拳児

先日、実家に戻った際に自分の残していったものを確認している際にいくつかの残していた漫画を見つけました。
その一つが表題のものです。

週刊少年サンデーに連載されていて、私の漫画暦の中でも心に遺る物の一つでした。
いつの日か子供に読ませたいという想いがあったことを思い出して、物置から我が家へもって来ました。
そして、子供よりも先に夢中になって読了しました。
漫画からは多くを教わっていますので、残しておきたいことは多々ありますけれども、今回は拳児を読んで思い出した考えをまとめておこうと思います。
横山光輝の三国志で中国の歴史に魅力を覚えてからは、水滸伝、西遊記、小説十八史略等々を読んでいました。

中学生になる頃に始まった拳児では論語等につながる大陸の歴史や考え方を学びました。
それ以来、あまり中国と言う言葉を使わず、大陸と言う表現をすることも思い出しました。
拳児はその名の通り、拳法を通じて色々な物語が展開していきます。
聞き慣れない八極拳という言葉を知り、現在まで好きな言葉の『仁義礼智信』に深く傾倒していきました。
その後、東洋思想化である田口佳史氏とお会いした以降はますます上記の言葉を正しく理解する一助を頂戴しました。

今回読み直してみて、『仁義礼智信』に加えて『厳』と『勇』など私の源流を流れる何かを思い出させてくれました。
『仁義礼智信』と言う言葉に引かれて子供にもその文字を付けたいと思ったのの、既に親戚で使われているケースが多く『礼』の字のみ三男に頂戴しています。

田口氏曰く「現在の『文武両道』の『武』とは、ビジネスでの成功を指す」とおっしゃっていました。
拳児でも何故武道をするのか?何度も問われていました。
そして、その答えは自らで見つけるしかなく、その中で命を落とすことも途中で間違った道に行くことも有り得るという話でした。
更には、武の強さを求めることは虚しく、最後に武を極める事は宇宙と一体になることを求めてること自然の法則に従うことを説いていました。
ビジネスマンとしては大いに参考になるお話でした。

最初は、金儲けに興味を持ち、一生懸命お金を求める。
武道においては大会で優勝することを目標におくことと同義であるように思いまし、初めはそのような動機付けがあって当然でも有ると思います。
それでも、ある程度の武を身に付けたり、ビジネスの成功を修めた次の段階では、やはり『先義後利』『自然の法則』に気付かなければ身を滅ぼしてしまいます。

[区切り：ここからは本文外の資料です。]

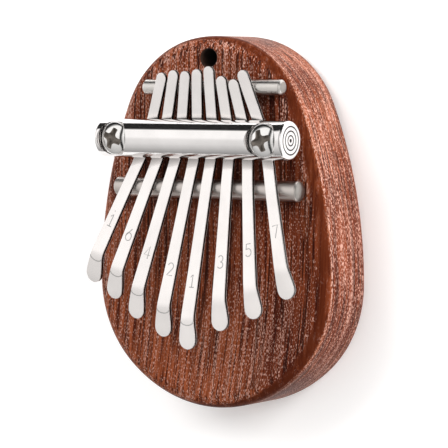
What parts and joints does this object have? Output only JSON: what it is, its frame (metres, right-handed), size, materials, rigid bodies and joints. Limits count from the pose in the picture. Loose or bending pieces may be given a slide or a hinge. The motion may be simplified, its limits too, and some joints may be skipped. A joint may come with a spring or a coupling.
{
  "type": "mbira",
  "caption": "Pocket mbira: egg-shaped solid wooden board with steel tines over two rods, held down by a round bar and two screws.",
  "frame": {"origin": "centre of the board's flat back face, which lies at Z = 0", "axes": "+Z out of the playing face, +Y along the board to the lanyard hole, +X to the player's right when looking at the playing face"},
  "size_m": [0.074, 0.0982, 0.035],
  "materials": {
    "mahogany": "satin, open pores",
    "chrome": "polished",
    "satin_steel": "satin",
    "screw_steel": "polished",
    "spring_steel": "polished, nickel plated"
  },
  "bodies": {
    "board": {"soundboard": "mahogany", "upper_bridge_rod": "satin_steel", "lower_bridge_rod": "satin_steel", "pressure_bar": "chrome", "screw_left": "screw_steel", "screw_right": "screw_steel"},
    "tine_high_1_shank": {"tine_high_1_shank": "spring_steel"},
    "tine_high_1_tongue": {"tine_high_1_tongue": "spring_steel"},
    "tine_6_shank": {"tine_6_shank": "spring_steel"},
    "tine_6_tongue": {"tine_6_tongue": "spring_steel"},
    "tine_4_shank": {"tine_4_shank": "spring_steel"},
    "tine_4_tongue": {"tine_4_tongue": "spring_steel"},
    "tine_2_shank": {"tine_2_shank": "spring_steel"},
    "tine_2_tongue": {"tine_2_tongue": "spring_steel"},
    "tine_1_shank": {"tine_1_shank": "spring_steel"},
    "tine_1_tongue": {"tine_1_tongue": "spring_steel"},
    "tine_3_shank": {"tine_3_shank": "spring_steel"},
    "tine_3_tongue": {"tine_3_tongue": "spring_steel"},
    "tine_5_shank": {"tine_5_shank": "spring_steel"},
    "tine_5_tongue": {"tine_5_tongue": "spring_steel"},
    "tine_7_shank": {"tine_7_shank": "spring_steel"},
    "tine_7_tongue": {"tine_7_tongue": "spring_steel"}
  },
  "joints": [
    {"name": "tine_high_1_tuning_slide", "type": "slide", "parent": "board", "child": "tine_high_1_shank", "axis": [0.3486, 0.9373, 0], "range_m": [-0.0007, 0.0007]},
    {"name": "tine_high_1_pluck", "type": "hinge", "parent": "tine_high_1_shank", "child": "tine_high_1_tongue", "pos_m": [-0.02227, 0.0091, 0.02655], "axis": [0.9373, -0.3486, 0], "range_deg": [-3, 3], "stiffness_Nm_per_rad": 9.11},
    {"name": "tine_6_tuning_slide", "type": "slide", "parent": "board", "child": "tine_6_shank", "axis": [0.2639, 0.9646, 0], "range_m": [-0.0007, 0.0007]},
    {"name": "tine_6_pluck", "type": "hinge", "parent": "tine_6_shank", "child": "tine_6_tongue", "pos_m": [-0.01573, 0.0091, 0.02655], "axis": [0.9646, -0.2639, 0], "range_deg": [-3, 3], "stiffness_Nm_per_rad": 8.09},
    {"name": "tine_4_tuning_slide", "type": "slide", "parent": "board", "child": "tine_4_shank", "axis": [0.1788, 0.9839, 0], "range_m": [-0.0007, 0.0007]},
    {"name": "tine_4_pluck", "type": "hinge", "parent": "tine_4_shank", "child": "tine_4_tongue", "pos_m": [-0.00923, 0.0091, 0.02655], "axis": [0.9839, -0.1788, 0], "range_deg": [-3, 3], "stiffness_Nm_per_rad": 7.1},
    {"name": "tine_2_tuning_slide", "type": "slide", "parent": "board", "child": "tine_2_shank", "axis": [0.0819, 0.9966, 0], "range_m": [-0.0007, 0.0007]},
    {"name": "tine_2_pluck", "type": "hinge", "parent": "tine_2_shank", "child": "tine_2_tongue", "pos_m": [-0.00258, 0.0091, 0.02655], "axis": [0.9966, -0.0819, 0], "range_deg": [-3, 3], "stiffness_Nm_per_rad": 6.4},
    {"name": "tine_1_tuning_slide", "type": "slide", "parent": "board", "child": "tine_1_shank", "axis": [0.0105, 0.9999, 0], "range_m": [-0.0007, 0.0007]},
    {"name": "tine_1_pluck", "type": "hinge", "parent": "tine_1_shank", "child": "tine_1_tongue", "pos_m": [0.00336, 0.0091, 0.02655], "axis": [0.9999, -0.0105, 0], "range_deg": [-3, 3], "stiffness_Nm_per_rad": 5.99},
    {"name": "tine_3_tuning_slide", "type": "slide", "parent": "board", "child": "tine_3_shank", "axis": [-0.0802, 0.9968, 0], "range_m": [-0.0007, 0.0007]},
    {"name": "tine_3_pluck", "type": "hinge", "parent": "tine_3_shank", "child": "tine_3_tongue", "pos_m": [0.0097, 0.0091, 0.02655], "axis": [0.9968, 0.0802, 0], "range_deg": [-3, 3], "stiffness_Nm_per_rad": 6.85},
    {"name": "tine_5_tuning_slide", "type": "slide", "parent": "board", "child": "tine_5_shank", "axis": [-0.1874, 0.9823, 0], "range_m": [-0.0007, 0.0007]},
    {"name": "tine_5_pluck", "type": "hinge", "parent": "tine_5_shank", "child": "tine_5_tongue", "pos_m": [0.01645, 0.0091, 0.02655], "axis": [0.9823, 0.1874, 0], "range_deg": [-3, 3], "stiffness_Nm_per_rad": 7.49},
    {"name": "tine_7_tuning_slide", "type": "slide", "parent": "board", "child": "tine_7_shank", "axis": [-0.3024, 0.9532, 0], "range_m": [-0.0007, 0.0007]},
    {"name": "tine_7_pluck", "type": "hinge", "parent": "tine_7_shank", "child": "tine_7_tongue", "pos_m": [0.02366, 0.0091, 0.02655], "axis": [0.9532, 0.3024, 0], "range_deg": [-3, 3], "stiffness_Nm_per_rad": 8.75}
  ]
}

八極拳でも強いと言われた李書文は結局毒殺されてしまいます。
卑怯であるかもしれませんが、武の強さだけを求めた末路はそのように成ってしまうのではないでしょうか?
やはり誰かに恨みを買うような生活を続けていくことでは徳を積めません。
ビジネスの世界で言えば、松下幸之助翁も同じように自然の法則に従うまでと良く説かれています。

上善如水と有るように極めた結果は自然への同調そして周囲への感謝なのだろうと思います。
そこに至る近道は無いと思いますけれども、一つ頂いたヒントとしては、「千招を知る者を怕れず、一招に熟練するものを怕れよ」と言う言葉にあるかと思います。
自分自身の一招とは何なのか?地道に得意技を練磨していきます。
私の幼少期・青年期においては漫画に多分に教わることが多かったことを思い出すとともに哲学含めて色々と入り口を教えていただいた事に感謝します。
我が子が拳児を通じて簡単でも人道の入り口に立ってくれたらとても嬉しいです。
中学生高校生の頃の漫画も準備して、成長を期待しています。

最後に、太郎代議士から頂いた「漫画の100倍本を読まなければ、正しく漫画を読んだことにはならない」と社会人早々になった際に言われた言葉とともに漫画の効用を正しく記しておきたいと思います。
拳児を今楽しめているのは学生のときに比べて数段違うステージで有る事は間違いありません。
また、数十年後に読み直したいと思います。